In its reply, the Ethical Society said it wasn’t looking for a public debate and called Jones’ response unprofessional. It said it was just trying to ensure thoughtful implementation of the bill.
“This should be welcome, not controversial,” the union wrote.
Jones was not feeling welcoming.
“You don’t want to publicly debate this but you made a public statement on a public platform and didn’t attend any of the public hearings to publicly express your thoughts and insight about the bill when it was being debated …in public,” she wrote.
On Friday, the association replied that the mayor was the one in the wrong, saying it didn’t know about the bill until a month before it passed and that it was never told about public hearings. It said Alderman Shameem Clark-Hubbard, who sponsored the bill, reached out three days before the final vote, but that was too late.

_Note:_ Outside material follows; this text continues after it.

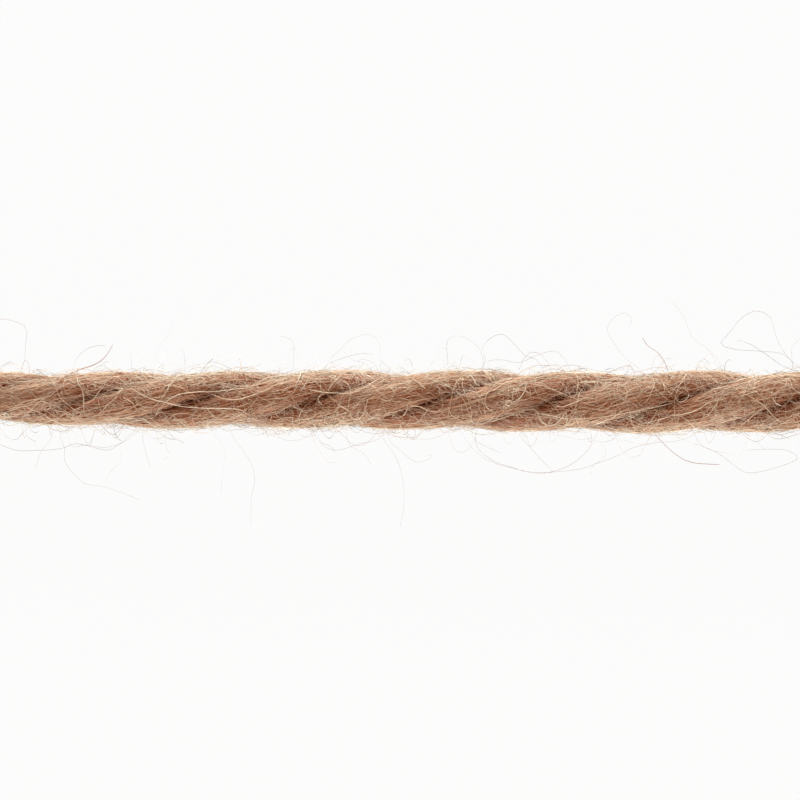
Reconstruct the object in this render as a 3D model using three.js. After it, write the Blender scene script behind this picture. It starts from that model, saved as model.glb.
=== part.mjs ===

The union also expressed confusion about the mayor’s hostility to its statement, pointing out that its members endorsed her run for office last year.
When Jones replied, she said she still disagreed with the union’s assertion that it was excluded from discussion. She said it was welcome to come to the table now to help implement the new plan.
“Have a blessed day,” she wrote, “and thank you for your continued service to the city of St. Louis.”